Data block -
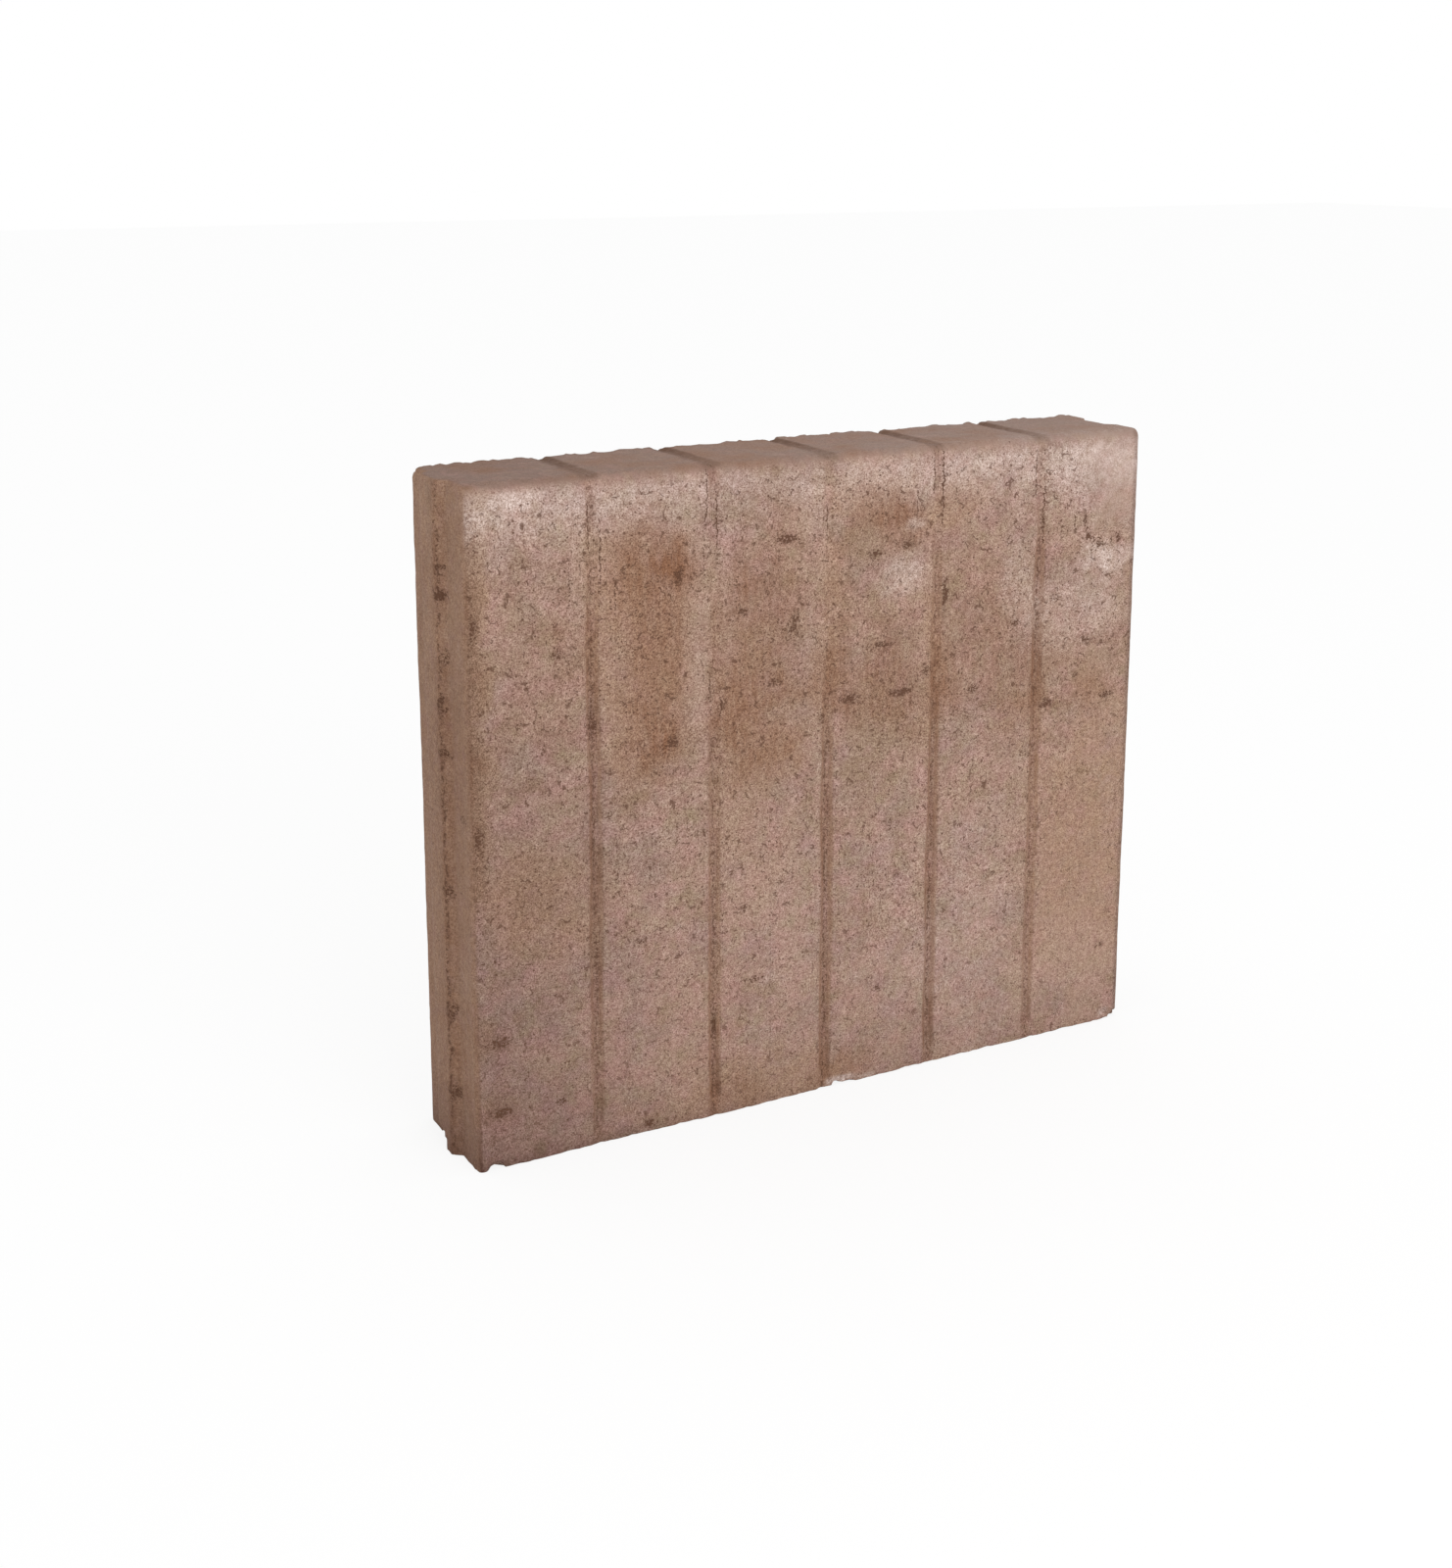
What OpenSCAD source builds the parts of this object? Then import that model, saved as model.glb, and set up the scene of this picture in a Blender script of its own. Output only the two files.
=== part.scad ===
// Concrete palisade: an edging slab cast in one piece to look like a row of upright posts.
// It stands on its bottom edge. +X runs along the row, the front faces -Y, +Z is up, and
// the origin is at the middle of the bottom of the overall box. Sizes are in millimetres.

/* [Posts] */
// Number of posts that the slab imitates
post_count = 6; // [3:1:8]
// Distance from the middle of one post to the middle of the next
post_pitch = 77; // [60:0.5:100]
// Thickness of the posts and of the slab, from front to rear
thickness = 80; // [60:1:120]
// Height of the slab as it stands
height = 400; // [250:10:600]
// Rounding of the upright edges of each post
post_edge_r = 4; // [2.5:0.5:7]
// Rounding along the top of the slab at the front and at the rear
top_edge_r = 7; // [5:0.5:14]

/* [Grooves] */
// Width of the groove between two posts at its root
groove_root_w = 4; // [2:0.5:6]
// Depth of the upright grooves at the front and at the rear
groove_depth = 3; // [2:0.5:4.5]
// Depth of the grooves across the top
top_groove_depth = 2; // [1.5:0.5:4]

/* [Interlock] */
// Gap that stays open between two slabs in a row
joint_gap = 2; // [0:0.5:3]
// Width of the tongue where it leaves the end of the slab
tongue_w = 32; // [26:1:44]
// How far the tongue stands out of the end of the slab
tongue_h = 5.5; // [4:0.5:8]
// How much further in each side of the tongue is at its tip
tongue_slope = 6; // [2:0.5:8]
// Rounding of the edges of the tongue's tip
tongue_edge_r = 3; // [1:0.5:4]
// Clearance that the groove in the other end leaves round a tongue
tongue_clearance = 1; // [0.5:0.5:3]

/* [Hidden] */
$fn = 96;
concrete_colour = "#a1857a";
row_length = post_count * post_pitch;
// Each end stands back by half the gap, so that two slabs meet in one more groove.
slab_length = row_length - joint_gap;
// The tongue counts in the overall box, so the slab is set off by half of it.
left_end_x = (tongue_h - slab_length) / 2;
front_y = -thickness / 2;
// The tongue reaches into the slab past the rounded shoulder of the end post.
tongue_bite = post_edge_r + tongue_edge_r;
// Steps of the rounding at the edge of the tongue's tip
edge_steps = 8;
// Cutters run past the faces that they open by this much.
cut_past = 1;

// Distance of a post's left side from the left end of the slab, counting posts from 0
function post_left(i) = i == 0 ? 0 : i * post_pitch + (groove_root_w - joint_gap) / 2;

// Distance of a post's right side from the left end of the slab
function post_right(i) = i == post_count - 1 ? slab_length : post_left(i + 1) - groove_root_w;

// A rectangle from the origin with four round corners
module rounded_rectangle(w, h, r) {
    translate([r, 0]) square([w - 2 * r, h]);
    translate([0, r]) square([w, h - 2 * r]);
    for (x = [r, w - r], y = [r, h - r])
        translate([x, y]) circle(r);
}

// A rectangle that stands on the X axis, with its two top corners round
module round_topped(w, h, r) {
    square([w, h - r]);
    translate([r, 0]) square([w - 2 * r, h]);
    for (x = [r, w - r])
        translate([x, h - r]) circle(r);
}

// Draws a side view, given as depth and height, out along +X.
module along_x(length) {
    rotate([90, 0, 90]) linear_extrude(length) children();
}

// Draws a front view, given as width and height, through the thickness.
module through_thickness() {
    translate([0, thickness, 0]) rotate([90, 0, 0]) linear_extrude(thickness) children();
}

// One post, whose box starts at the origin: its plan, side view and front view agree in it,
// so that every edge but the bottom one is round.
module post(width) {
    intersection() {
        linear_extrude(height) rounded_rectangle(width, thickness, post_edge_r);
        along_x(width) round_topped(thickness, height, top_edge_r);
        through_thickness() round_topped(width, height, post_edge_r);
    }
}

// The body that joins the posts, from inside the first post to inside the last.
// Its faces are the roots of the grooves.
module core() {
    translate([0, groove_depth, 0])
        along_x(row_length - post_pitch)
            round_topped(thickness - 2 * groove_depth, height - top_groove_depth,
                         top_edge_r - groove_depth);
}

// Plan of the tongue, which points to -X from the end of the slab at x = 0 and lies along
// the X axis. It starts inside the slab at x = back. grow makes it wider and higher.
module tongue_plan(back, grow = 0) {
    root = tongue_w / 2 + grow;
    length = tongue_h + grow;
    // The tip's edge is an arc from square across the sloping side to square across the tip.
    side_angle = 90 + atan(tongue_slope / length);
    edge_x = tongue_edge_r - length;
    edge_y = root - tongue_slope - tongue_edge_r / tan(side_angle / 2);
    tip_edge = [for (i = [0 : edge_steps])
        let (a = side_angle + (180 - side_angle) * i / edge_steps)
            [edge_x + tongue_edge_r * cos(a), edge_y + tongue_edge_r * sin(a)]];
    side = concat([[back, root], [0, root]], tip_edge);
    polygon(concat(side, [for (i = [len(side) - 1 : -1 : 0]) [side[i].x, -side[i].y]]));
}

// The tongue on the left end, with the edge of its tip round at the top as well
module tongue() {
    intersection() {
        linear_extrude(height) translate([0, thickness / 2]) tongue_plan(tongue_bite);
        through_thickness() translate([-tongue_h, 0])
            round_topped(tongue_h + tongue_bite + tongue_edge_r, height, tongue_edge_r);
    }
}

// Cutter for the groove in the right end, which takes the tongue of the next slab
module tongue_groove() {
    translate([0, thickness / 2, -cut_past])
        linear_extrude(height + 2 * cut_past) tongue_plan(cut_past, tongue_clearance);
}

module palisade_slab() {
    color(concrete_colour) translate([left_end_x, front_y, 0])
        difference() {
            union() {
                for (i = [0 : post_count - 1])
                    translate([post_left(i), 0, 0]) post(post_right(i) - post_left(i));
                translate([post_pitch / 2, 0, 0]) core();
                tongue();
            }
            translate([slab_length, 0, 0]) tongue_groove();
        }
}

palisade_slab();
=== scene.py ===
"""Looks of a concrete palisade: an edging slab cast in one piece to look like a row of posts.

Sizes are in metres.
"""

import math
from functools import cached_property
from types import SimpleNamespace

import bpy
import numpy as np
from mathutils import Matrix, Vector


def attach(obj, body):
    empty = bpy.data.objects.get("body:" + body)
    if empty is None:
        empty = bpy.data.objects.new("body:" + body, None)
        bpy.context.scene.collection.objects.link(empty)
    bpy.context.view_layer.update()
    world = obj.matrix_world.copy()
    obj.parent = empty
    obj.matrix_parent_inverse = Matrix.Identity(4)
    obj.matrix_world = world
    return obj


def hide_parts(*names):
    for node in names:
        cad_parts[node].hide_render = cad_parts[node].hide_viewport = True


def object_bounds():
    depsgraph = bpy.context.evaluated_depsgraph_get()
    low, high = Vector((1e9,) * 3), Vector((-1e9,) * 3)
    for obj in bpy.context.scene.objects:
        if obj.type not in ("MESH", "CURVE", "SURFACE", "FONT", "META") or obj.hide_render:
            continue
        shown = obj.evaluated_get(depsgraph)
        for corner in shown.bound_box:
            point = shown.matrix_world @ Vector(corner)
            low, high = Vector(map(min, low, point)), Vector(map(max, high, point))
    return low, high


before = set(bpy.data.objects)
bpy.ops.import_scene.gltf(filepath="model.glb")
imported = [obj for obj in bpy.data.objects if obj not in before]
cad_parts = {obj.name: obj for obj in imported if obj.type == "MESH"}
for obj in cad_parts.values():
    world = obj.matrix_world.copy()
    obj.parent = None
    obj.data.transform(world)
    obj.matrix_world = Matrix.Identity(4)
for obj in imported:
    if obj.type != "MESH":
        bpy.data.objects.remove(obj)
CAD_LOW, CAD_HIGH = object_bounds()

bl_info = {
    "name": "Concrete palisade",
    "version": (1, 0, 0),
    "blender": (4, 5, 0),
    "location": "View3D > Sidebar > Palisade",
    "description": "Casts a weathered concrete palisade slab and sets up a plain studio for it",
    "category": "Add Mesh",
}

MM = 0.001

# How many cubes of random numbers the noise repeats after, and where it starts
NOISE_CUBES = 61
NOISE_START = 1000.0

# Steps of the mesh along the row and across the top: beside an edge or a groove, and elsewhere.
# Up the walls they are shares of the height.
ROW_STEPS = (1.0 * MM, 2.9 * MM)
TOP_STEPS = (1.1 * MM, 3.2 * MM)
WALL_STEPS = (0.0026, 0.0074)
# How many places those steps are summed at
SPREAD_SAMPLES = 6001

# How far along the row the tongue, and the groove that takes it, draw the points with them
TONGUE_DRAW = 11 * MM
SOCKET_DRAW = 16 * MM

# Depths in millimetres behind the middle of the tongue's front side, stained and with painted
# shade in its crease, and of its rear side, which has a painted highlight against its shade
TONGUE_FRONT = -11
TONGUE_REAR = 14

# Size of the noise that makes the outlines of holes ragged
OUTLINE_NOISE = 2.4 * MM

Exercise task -
Print, please, the lines from the first line of the material through the line that contains "top_groove_depth = 2; // [1.5:0.5:4]", exactly as written and with nothing added.

Result below -
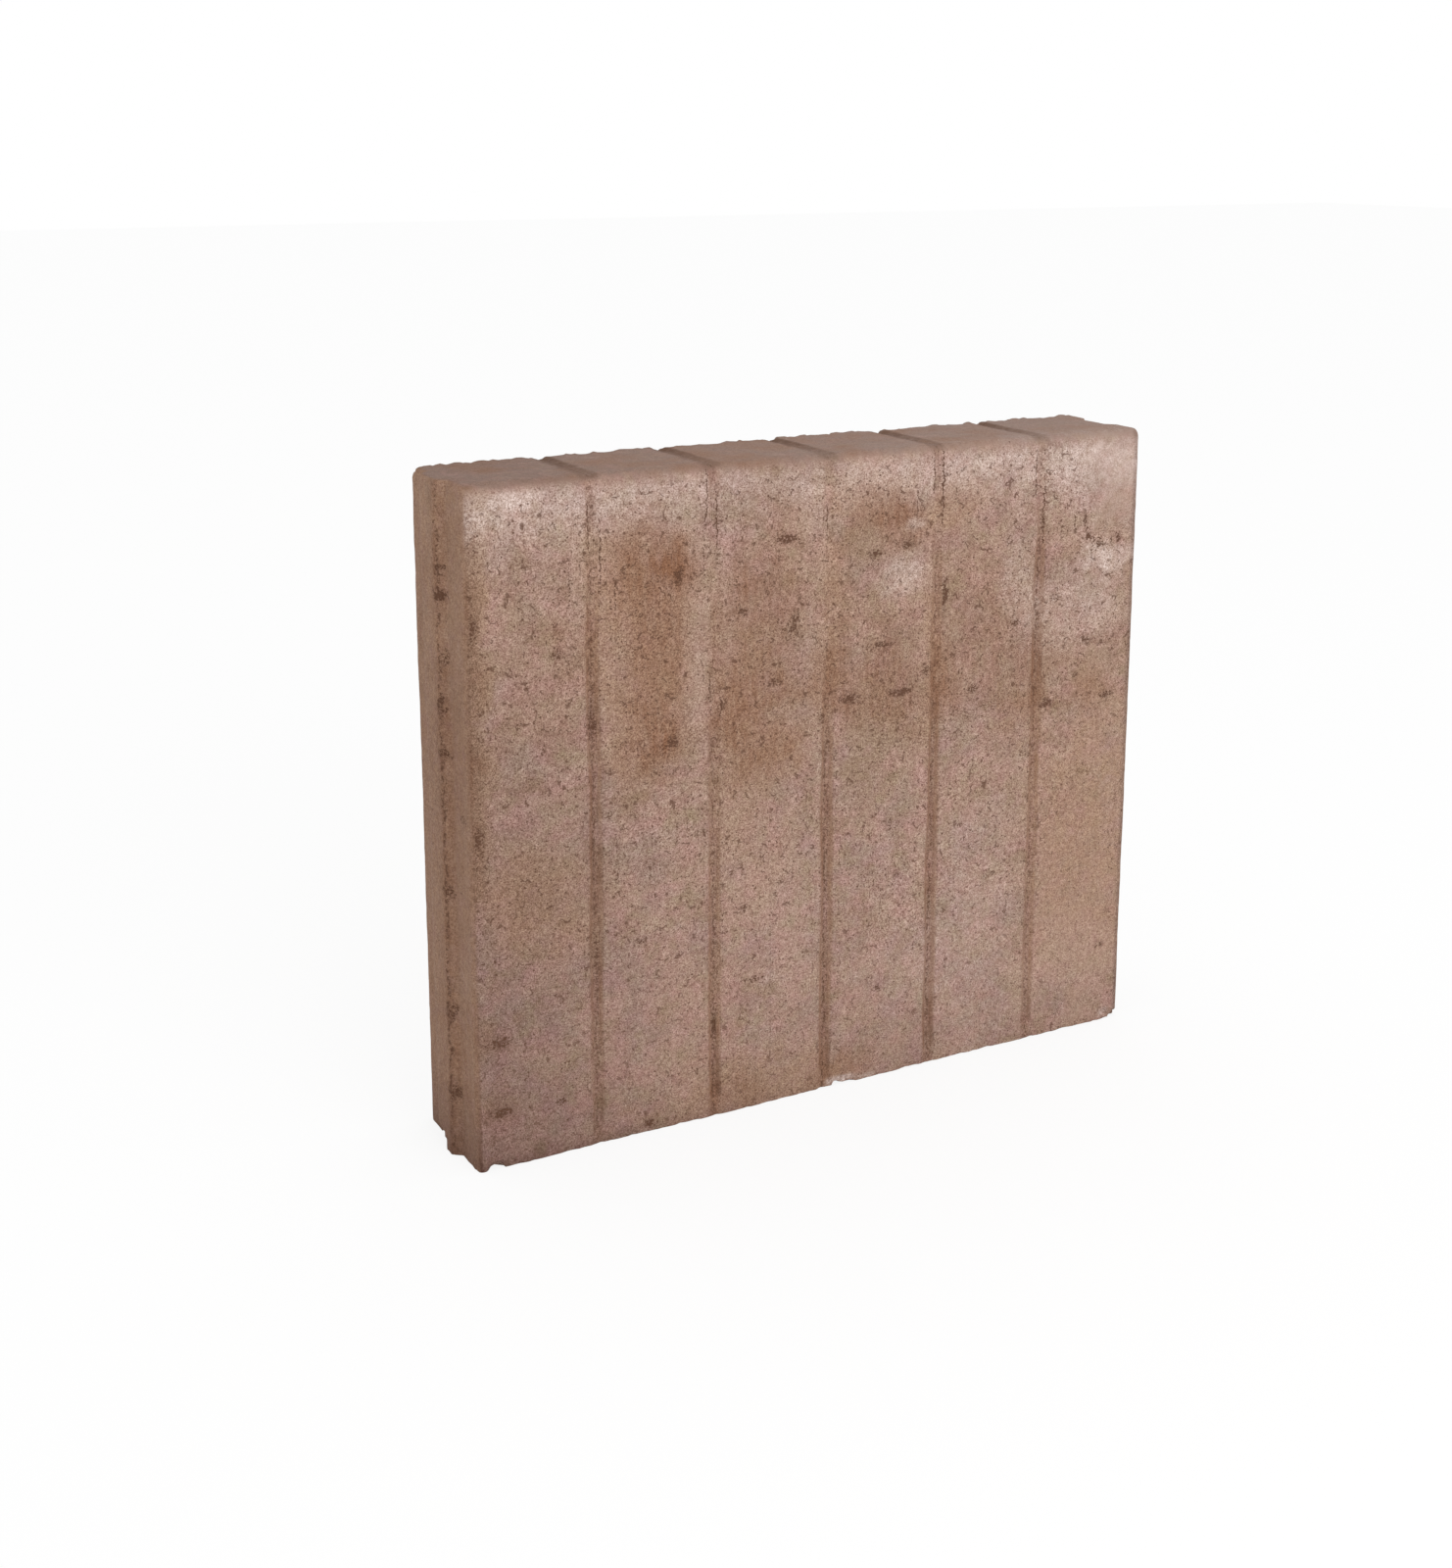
What OpenSCAD source builds the parts of this object? Then import that model, saved as model.glb, and set up the scene of this picture in a Blender script of its own. Output only the two files.
=== part.scad ===
// Concrete palisade: an edging slab cast in one piece to look like a row of upright posts.
// It stands on its bottom edge. +X runs along the row, the front faces -Y, +Z is up, and
// the origin is at the middle of the bottom of the overall box. Sizes are in millimetres.

/* [Posts] */
// Number of posts that the slab imitates
post_count = 6; // [3:1:8]
// Distance from the middle of one post to the middle of the next
post_pitch = 77; // [60:0.5:100]
// Thickness of the posts and of the slab, from front to rear
thickness = 80; // [60:1:120]
// Height of the slab as it stands
height = 400; // [250:10:600]
// Rounding of the upright edges of each post
post_edge_r = 4; // [2.5:0.5:7]
// Rounding along the top of the slab at the front and at the rear
top_edge_r = 7; // [5:0.5:14]

/* [Grooves] */
// Width of the groove between two posts at its root
groove_root_w = 4; // [2:0.5:6]
// Depth of the upright grooves at the front and at the rear
groove_depth = 3; // [2:0.5:4.5]
// Depth of the grooves across the top
top_groove_depth = 2; // [1.5:0.5:4]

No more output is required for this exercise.